- [MATERIAL PROVIDED]
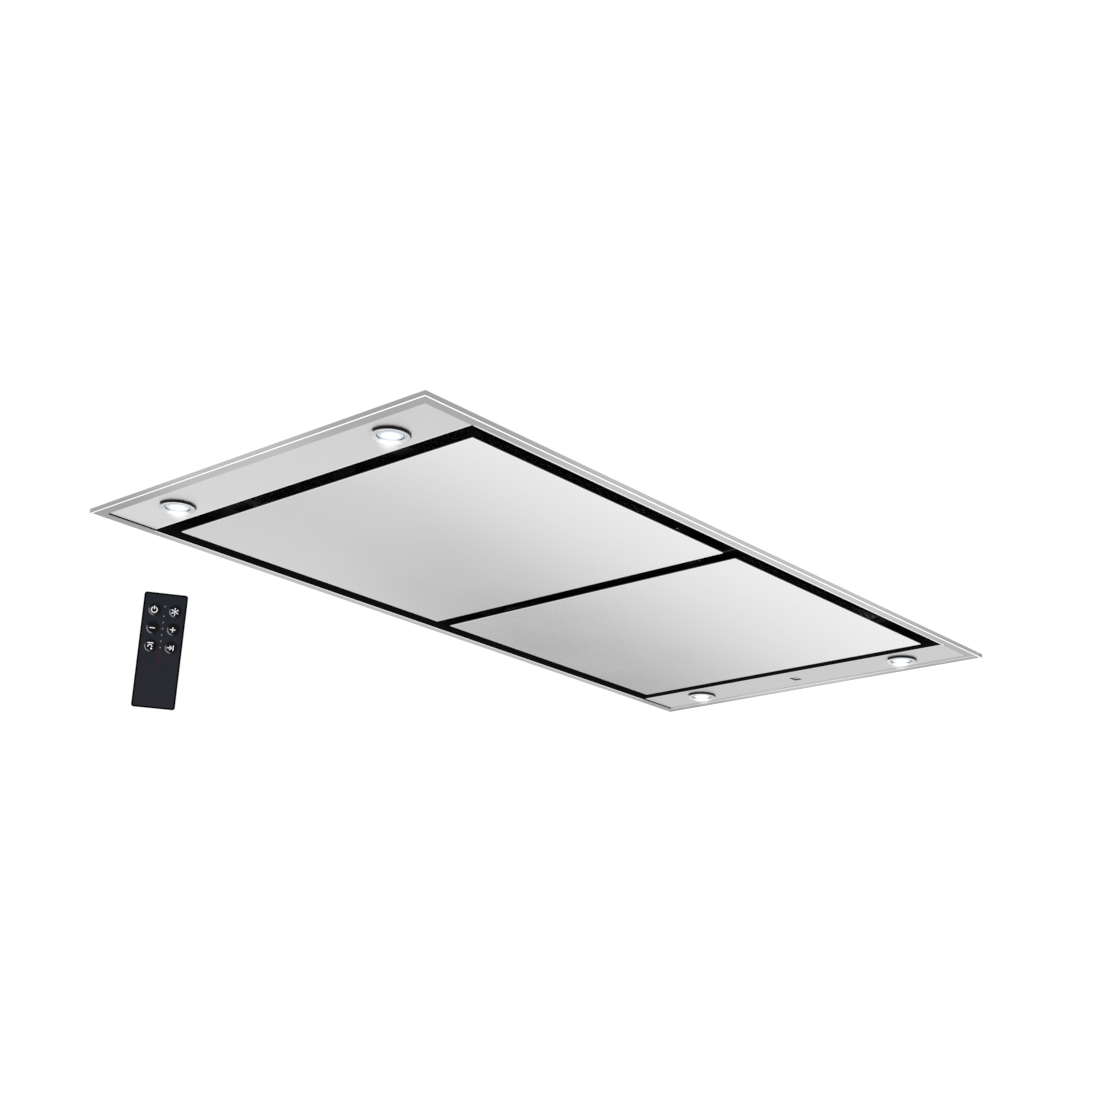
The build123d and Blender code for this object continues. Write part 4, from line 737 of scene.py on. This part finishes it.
# Electronics
colour_all(circuit_laminate(), "control_board", "handset_circuit_board")
colour_all(moulded("terminal_plastic", (0.72, 0.72, 0.68), 0.45), "terminal_block")
colour_all(moulded("white_plastic", (0.80, 0.80, 0.79), 0.45), "led_driver")
colour_all(drawn_metal("capacitor_can", (0.72, 0.73, 0.74), 0.32, (0.05, 1.0, 1.0)),
           "motor_capacitor")
colour_all(drawn_metal("heat_sink", (0.72, 0.73, 0.74), 0.38), "lamp_heat_sinks")
colour_all(painted("lamp_board", (0.88, 0.88, 0.86), 0.35), "lamp_led_boards")

# Handset
colour_all(handset_shell(), "handset_front_case", "handset_back_case", "handset_battery_door")
colour_all(handset_button(), *[f"handset_button_{name}" for name in buttons])
colour_all(moulded("handset_light", (0.22, 0.22, 0.24), 0.3), "handset_indicator_lights")
colour_all(dark_window(), "handset_ir_window")
colour_all(silicone_rubber("silicone", (0.62, 0.62, 0.60), 0.6), "handset_keymat")
colour_all(painted("battery", (0.30, 0.31, 0.33), 0.3), "handset_batteries")


# ---------------------------------------------------------------- new pieces
def finish_piece(name, mesh, material, body):
    """Turns a bmesh into a piece of the object that rides on a body."""
    bmesh.ops.recalc_face_normals(mesh, faces=mesh.faces)
    data = bpy.data.meshes.new(name)
    mesh.to_mesh(data)
    mesh.free()
    data.materials.append(material)
    piece = in_scene(name, data)
    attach(piece, body)
    return piece


def tube(mesh, first, second):
    """Faces between two loops of points that follow each other."""
    for index in range(len(first)):
        following = (index + 1) % len(first)
        mesh.faces.new((first[index], first[following], second[following], second[index]))


LATHE_POINTS = 72


def lathe(mesh, profile, centre):
    """Adds a solid of revolution; the profile's first and last points lie on its vertical axis."""
    angles = [2 * math.pi * index / LATHE_POINTS for index in range(LATHE_POINTS)]
    rings = []
    for radius, z in profile[1:-1]:
        rings.append([mesh.verts.new((centre[0] + radius * math.cos(a),
                                      centre[1] + radius * math.sin(a), z)) for a in angles])
    ends = [mesh.verts.new((*centre, profile[0][1])), mesh.verts.new((*centre, profile[-1][1]))]
    for index in range(LATHE_POINTS):
        following = (index + 1) % LATHE_POINTS
        mesh.faces.new((ends[0], rings[0][following], rings[0][index]))
        mesh.faces.new((ends[1], rings[-1][index], rings[-1][following]))
        for first, second in zip(rings, rings[1:]):
            mesh.faces.new((first[index], first[following], second[following], second[index]))


# Lamp lenses
LENS_CROWN = 0.9 * MM
LENS_RISER = (0.15 * MM, 0.3 * MM)      # each step's width and depth
LENS_FLANGE = 1.2 * MM


def make_lenses():
    """Four lamp lenses with round steps moulded in the face, each deeper towards its outer side."""
    face, seat, top = lens_low.z, lens_high.z - LENS_FLANGE, lens_high.z
    profile = [(0.0, face)]
    radius = LENS_STEP * 0.75
    while radius < lens_radius - 0.5 * MM:
        level = face + LENS_CROWN * (radius / lens_radius) ** 2
        profile += [(radius, level), (radius + LENS_RISER[0], level + LENS_RISER[1])]
        radius += LENS_STEP
    profile += [(lens_radius, face + LENS_CROWN), (lens_radius, seat), (lens_flange_radius, seat),
                (lens_flange_radius, top), (0.0, top)]
    mesh = bmesh.new()
    for place in lamp_places:
        lathe(mesh, profile, place)
    piece = finish_piece("stepped_lenses", mesh, lamp_lens, "root")
    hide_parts("lamp_lenses")


make_lenses()

# Filter packs
FINE_PITCH = (18.0 * MM, 9.0 * MM)
WIDE_PITCH = (24.0 * MM, 12.0 * MM)
SHEET_INSET = 1.1 * MM
STRAND = 1.5 * MM
STRAND_THICKNESS = 1.1 * MM
STRAND_LIFT = 0.4 * MM
POCKET_REACH = 34.2 * MM        # the latch's pocket, in from the pack's outer end
POCKET_HALF = 28.2 * MM


def expanded_sheet(mesh, low, high, pitches, middle, pocket, turned=False):
    """Adds a sheet of expanded metal: twisted zigzag strands that meet at every other corner."""
    if turned:
        low, high = low.yx, high.yx
    columns, rows = [round(2 * (high[axis] - low[axis]) / pitches[axis]) for axis in (0, 1)]
    run, rise = (high.x - low.x) / columns, (high.y - low.y) / rows
    for row in range(rows):
        last = None
        for column in range(columns + 1):
            side = 1 if (row + column) % 2 else -1
            along = low.x + column * run
            across = low.y + (row + 0.5) * rise + side * (rise - STRAND) / 2
            x, y = (across, along) if turned else (along, across)
            if abs(y) < POCKET_HALF + STRAND and pocket[0] - STRAND < x < pocket[1] + STRAND:
                if last:
                    mesh.faces.new(last)
                last = None
                continue
            loop = []
            for width, depth in ((-1, -1), (1, -1), (1, 1), (-1, 1)):
                offset = width * STRAND / 2
                spot = (x + offset, y) if turned else (x, y + offset)
                z = middle + side * STRAND_LIFT + depth * STRAND_THICKNESS / 2
                loop.append(mesh.verts.new((*spot, z)))
            if last:
                tube(mesh, last, loop)
            else:
                mesh.faces.new(list(reversed(loop)))
            last = loop
        if last:
            mesh.faces.new(last)


def make_filter_packs():
    """Grease filters' expanded metal: a fine sheet below, and a wide one turned across it above."""
    for side in sides:
        low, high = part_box(f"{side}_filter_mesh")
        outer_left, outer_right = (low.x, low.x + POCKET_REACH), (high.x - POCKET_REACH, high.x)
        pocket = outer_left if side == "left" else outer_right
        mesh = bmesh.new()
        expanded_sheet(mesh, low, high, FINE_PITCH, low.z + SHEET_INSET, pocket)
        expanded_sheet(mesh, low, high, WIDE_PITCH, high.z - SHEET_INSET, pocket, turned=True)
        piece = finish_piece(f"{side}_filter_pack", mesh, shaded_mesh_alloy, "root")
        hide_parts(f"{side}_filter_mesh")


make_filter_packs()


# ---------------------------------------------------------------- icons on the handset
ICON_WIDTH = 1.0 * MM
ICON_HEIGHT = 0.06 * MM


def icon_piece(name, strokes, body, centre):
    """Printed icon: each stroke is a thin raised ribbon along its points, on a button's top."""
    mesh = bmesh.new()
    for points in strokes:
        closed = len(points) > 3 and (Vector(points[0]) - Vector(points[-1])).length < 1e-6
        line = [Vector(point) * MM for point in (points[:-1] if closed else points)]
        stations = []
        for index, point in enumerate(line):
            before = line[index - 1] if index > 0 or closed else point
            after = line[(index + 1) % len(line)] if index < len(line) - 1 or closed else point
            along = (after - before).normalized()
            across = Vector((-along.y, along.x)) * ICON_WIDTH / 2
            section = ((across, ICON_HEIGHT), (-across, ICON_HEIGHT), (-across, 0), (across, 0))
            loop = []
            for offset, height in section:
                spot = point + offset
                place = on_handset(centre[0] + spot.x, centre[1] + spot.y, BUTTON_TOP + height)
                loop.append(mesh.verts.new(place))
            stations.append(loop)
        pairs = list(zip(stations, stations[1:]))
        if closed:
            pairs.append((stations[-1], stations[0]))
        else:
            mesh.faces.new(stations[0])
            mesh.faces.new(list(reversed(stations[-1])))
        for first, second in pairs:
            tube(mesh, first, second)
    finish_piece(name, mesh, icon_white, body)


def arc(radius, start, stop, count, centre=(0.0, 0.0)):
    """Points along an arc, in millimetres; angles in degrees from the right."""
    angles = [math.radians(start + (stop - start) * index / count) for index in range(count + 1)]
    return [(centre[0] + radius * math.cos(a), centre[1] + radius * math.sin(a)) for a in angles]


icon_white = moulded("icon_print", (0.92, 0.93, 0.96), 0.4)
rays = [[(radius * math.cos(a), radius * math.sin(a)) for radius in (1.7, 4.3)]
        for a in (math.radians(30 + 60 * index) for index in range(6))]
icons = {
    "power": [arc(3.2, 118, 422, 22), [(0, 0.8), (0, 4.6)]],
    "light": [arc(0.7, 0, 360, 10), *rays],
    "minus": [[(-3.0, 0), (3.0, 0)]],
    "plus": [[(-2.9, 0), (2.9, 0)], [(0, -2.9), (0, 2.9)]],
    "timer": [[(-3.4, 3.6), (3.4, 3.6)], arc(2.2, -10, 200, 12, (0, -0.5)),
              arc(0.6, 0, 360, 8, (1.7, -2.8))],
    "boost": [[(-4.0, 0), (1.0, 0)], [(-1.2, 2.4), (1.4, 0), (-1.2, -2.4)],
              [(2.9, 3.0), (2.9, -3.0)]],
}
for index, name in enumerate(buttons):
    column = -BUTTON_COLUMN if index % 2 == 0 else BUTTON_COLUMN
    icon_piece(f"icon_{name}", icons[name], f"button_{name}", (column, BUTTON_ROWS[index // 2]))


# ---------------------------------------------------------------- room: ceiling, card, light
WHITE = (1, 1, 1, 1)
CEILING_BOTTOM = 0.4 * MM
CEILING_TOP = 12.0 * MM
CEILING_HALF = 14.0
CUT_HALF_X = 590.0 * MM
CUT_HALF_Y = 290.0 * MM


def rectangle(half_x, half_y):
    """Corners of a rectangle round the origin, in turn."""
    return [(sx * half_x, sy * half_y) for sx, sy in ((-1, -1), (1, -1), (1, 1), (-1, 1))]


def flat_sheet(name, places, faces, material):
    """A sheet of the room, from its corners."""
    mesh = bpy.data.meshes.new(name)
    mesh.from_pydata(places, [], faces)
    mesh.materials.append(material)
    return in_scene(name, mesh)


def ceiling_sheet(name, z, material, facing_down):
    """Flat sheet with the cut-out in its middle."""
    corners = rectangle(CEILING_HALF, CEILING_HALF) + rectangle(CUT_HALF_X, CUT_HALF_Y)
    faces = [(index, (index + 1) % 4, (index + 1) % 4 + 4, index + 4) for index in range(4)]
    if facing_down:
        faces = [face[::-1] for face in faces]
    sheet = flat_sheet(name, [(x, y, z) for x, y in corners], faces, material)


def white_for_camera(name, colour):
    """Pale matt surface, plain white to the camera, in reflections and through glass."""
    finish = Finish(name, colour, 0.0, 0.9)
    rays = finish.node("ShaderNodeLightPath").outputs
    seen = finish.most(rays["Is Camera Ray"], rays["Is Glossy Ray"], rays["Is Transmission Ray"])
    glow = finish.node("ShaderNodeEmission", {"Color": WHITE, "Strength": 1.0}).outputs[0]
    inputs = {0: seen, 1: finish.shader.outputs[0], 2: glow}
    finish.surface(finish.node("ShaderNodeMixShader", inputs).outputs[0])
    return finish.material


def pale_board():
    """Matt off-white top of the ceiling board, which keeps the object's shadow."""
    colour = (0.86, 0.86, 0.86)
    finish = Finish("board_top", colour, 0.0, 0.9)
    finish.mottle(colour, 0.01, 3.0)
    return finish.material


ceiling_white = white_for_camera("ceiling_white", (0.85, 0.85, 0.85))
ceiling_sheet("ceiling_underside", CEILING_BOTTOM, ceiling_white, facing_down=True)
ceiling_sheet("ceiling_top", CEILING_TOP, pale_board(), facing_down=False)

# The card: its level at each distance from the long axis; this pattern slants and turns along it
CARD_DROP = -1.6
CARD_HALF = 9.0
CARD_NEAR = 2.0
CARD_FAR = 4.5
CARD_LEVELS = [(2.0, 0.93), (2.5, 0.93), (2.8, 0.86), (3.0, 0.76),
               (3.2, 0.65), (3.4, 0.52), (3.6, 0.40), (4.0, 0.33)]
CARD_SLANT = (4.4, 0.11)        # from that half length inward, this much to the metre
CARD_TURN = (2.5, 0.5)          # beyond that place, this much to the metre
CARD_LIFT = 0.35
CARD_LIFT_START = 3.05
CARD_LIFT_WIDTH = 0.75


def make_card():
    """Pale floor of the room, seen only in reflections: darker further out, then lifted again."""
    finish = Finish("room_card", (0, 0, 0), 0.0, 1.0)
    x, y, _ = finish.axes()
    far = finish.unsigned(y)
    slant = finish.times(finish.minus(CARD_SLANT[0], finish.unsigned(x)), CARD_SLANT[1])
    share = finish.spread(finish.plus(far, slant), 0.0, 1.0, CARD_NEAR, CARD_FAR)
    ramp = finish.node("ShaderNodeValToRGB", {0: share})
    stops = ramp.color_ramp.elements
    while len(stops) < len(CARD_LEVELS):
        stops.new(0.5)
    for stop, (distance, level) in zip(stops, CARD_LEVELS):
        stop.position = (distance - CARD_NEAR) / (CARD_FAR - CARD_NEAR)
        stop.color = (level, level, level, 1.0)
    turn = finish.times(finish.most(0.0, finish.minus(x, CARD_TURN[0])), CARD_TURN[1])
    past = finish.minus(finish.minus(far, CARD_LIFT_START), turn)
    lift = finish.spread(past, 0.0, CARD_LIFT, 0.0, CARD_LIFT_WIDTH, smooth=True)
    level = finish.plus(ramp.outputs[0], lift)
    glow = finish.node("ShaderNodeEmission", {"Color": WHITE, "Strength": level})
    finish.surface(glow.outputs[0])
    places = [(x, y, CARD_DROP) for x, y in rectangle(CARD_HALF, CARD_HALF)]
    card = flat_sheet("room_card", places, [(0, 1, 2, 3)], finish.material)
    card.visible_camera = False
    card.visible_diffuse = False
    card.visible_transmission = False
    card.visible_shadow = False


ROOM_LEVEL = 0.80
BEHIND_LEVEL = 0.30             # in reflections, straight behind the viewer
BEHIND_REACH = (0.3, 0.95)      # as the cosine of the angle from there


def make_world():
    """White to the camera and in reflections, darker behind the viewer; a plain level elsewhere."""
    world = bpy.data.worlds.new("room")
    bpy.context.scene.world = world
    world.use_nodes = True
    room = Shading(world.node_tree)
    rays = room.node("ShaderNodeLightPath").outputs
    towards = room.node("ShaderNodeTexCoord").outputs["Generated"]
    behind = room.along(towards, handset_out)
    glossy = room.spread(behind, 1.0, BEHIND_LEVEL, *BEHIND_REACH, smooth=True)
    level = room.between(rays["Is Glossy Ray"], ROOM_LEVEL, glossy)
    clear = room.most(rays["Is Camera Ray"], rays["Is Transmission Ray"])
    level = room.between(clear, level, 1.0)
    background = room.tree.nodes["Background"]
    room.put(WHITE, background.inputs["Color"])
    room.put(level, background.inputs["Strength"])


def soft_light(name, place, target, size, power):
    """Square area light turned towards a point."""
    light = in_scene(name, bpy.data.lights.new(name, "AREA"))
    light.data.size = size
    light.data.energy = power
    light.location = place
    light.rotation_mode = "QUATERNION"
    light.rotation_quaternion = (Vector(target) - Vector(place)).to_track_quat("-Z", "Y")
    light.visible_glossy = False


make_card()
make_world()
soft_light("light_below", (-1.6, -1.0, -1.4), (0, 0, 0), 1.6, 10.0)
soft_light("light_above", (-1.2, -1.8, 2.6), (0, 0, 0.1), 1.8, 40.0)
bpy.context.scene.view_settings.view_transform = "Standard"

- [SET PROBLEM]
Each line from the line with "attach(piece, body)" to the line with "LATHE_POINTS = 72" is to be echoed exactly; both boundary lines are included, and nothing else is to be output.

- [ANSWER TO THE EXERCISE]
    attach(piece, body)
    return piece


def tube(mesh, first, second):
    """Faces between two loops of points that follow each other."""
    for index in range(len(first)):
        following = (index + 1) % len(first)
        mesh.faces.new((first[index], first[following], second[following], second[index]))


LATHE_POINTS = 72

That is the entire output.